O foco à vida pessoal do Augusto, ao mesmo tempo que enfatiza um excelente pai, mesmo com alguns deslizes (inclusive graves), não esconde que o crescimento de sua moral na carreira se aliou a outras mudanças na vida dele, como o normal aumento no padrão de vida, e uma entrega maior à mulheres, álcool e drogas. Neste ponto, faz-se justo salientar a proibição que ele tinha de revelar a sua identidade, o que causou um sério transtorno nele, pois, como uma própria cena de Bingo – O Rei das Manhãs mostra, não ter sua fisionomia conhecida, o impedia de conseguir inúmeros privilégios que a fama dá a qualquer estrela, assim o peso psicológico que parecia ter acabado, volta e o levou a cometer os deslizes graves supracitados. O interessante é que Daniel Rezende trabalha isso como forma de não horrorizar, mas sim jogando na cara de todos, inclusive o espectador, de que todos seríamos capazes de cometer o mesmo absurdo. Por isso, não caberia julgamento.
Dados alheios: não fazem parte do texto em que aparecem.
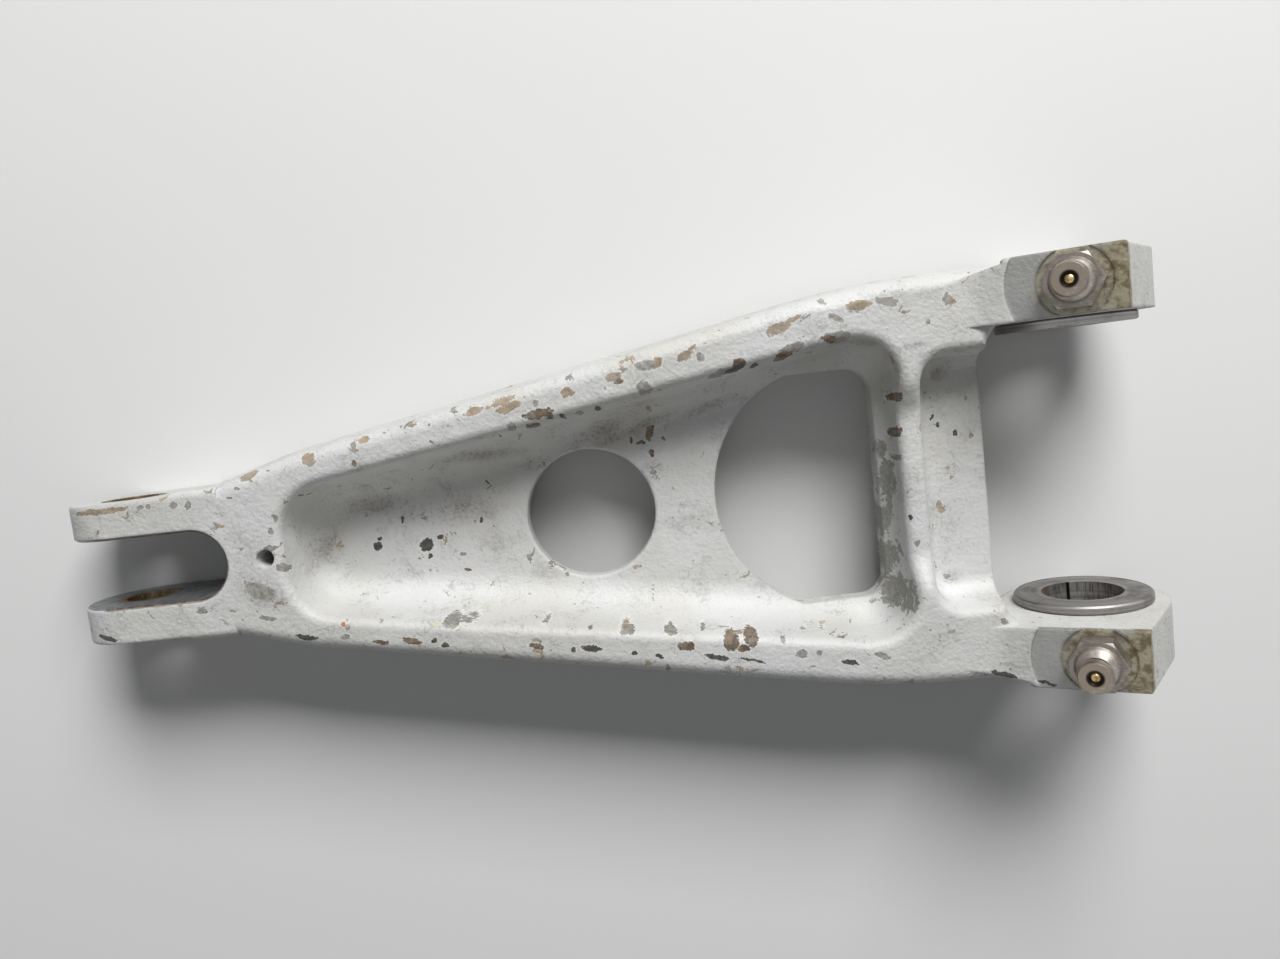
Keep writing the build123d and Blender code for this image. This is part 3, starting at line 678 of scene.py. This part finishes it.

Infelizmente a tolerância uma hora acaba, não sendo capaz de perdoar nem mesmo aqueles que trazem resultado na vida pessoal e profissional. O Bozo Augusto chegou ao fim, mas num tocante em que ele não poderia encarar isso como um fim de um ciclo, pois estava disposto a perdurar a ideia de sucesso entre as crianças. Recomeçar, em nenhuma circunstância é fácil, e a espetacular atuação de Vladimir Brichta mostrou autenticidade em todos os momentos de vida de Augusto (ou Arlindo Barreto), e a leveza exibida no ato religioso em seu derradeiro momento, traz um acalanto a quem acredita, apesar de tudo, que pode sim haver um final feliz, principalmente nesta trama, que faz de Daniel Rezende um verdadeiro patrimônio do cinema nacional, e que sem dúvida merece o status de melhor filme do ano.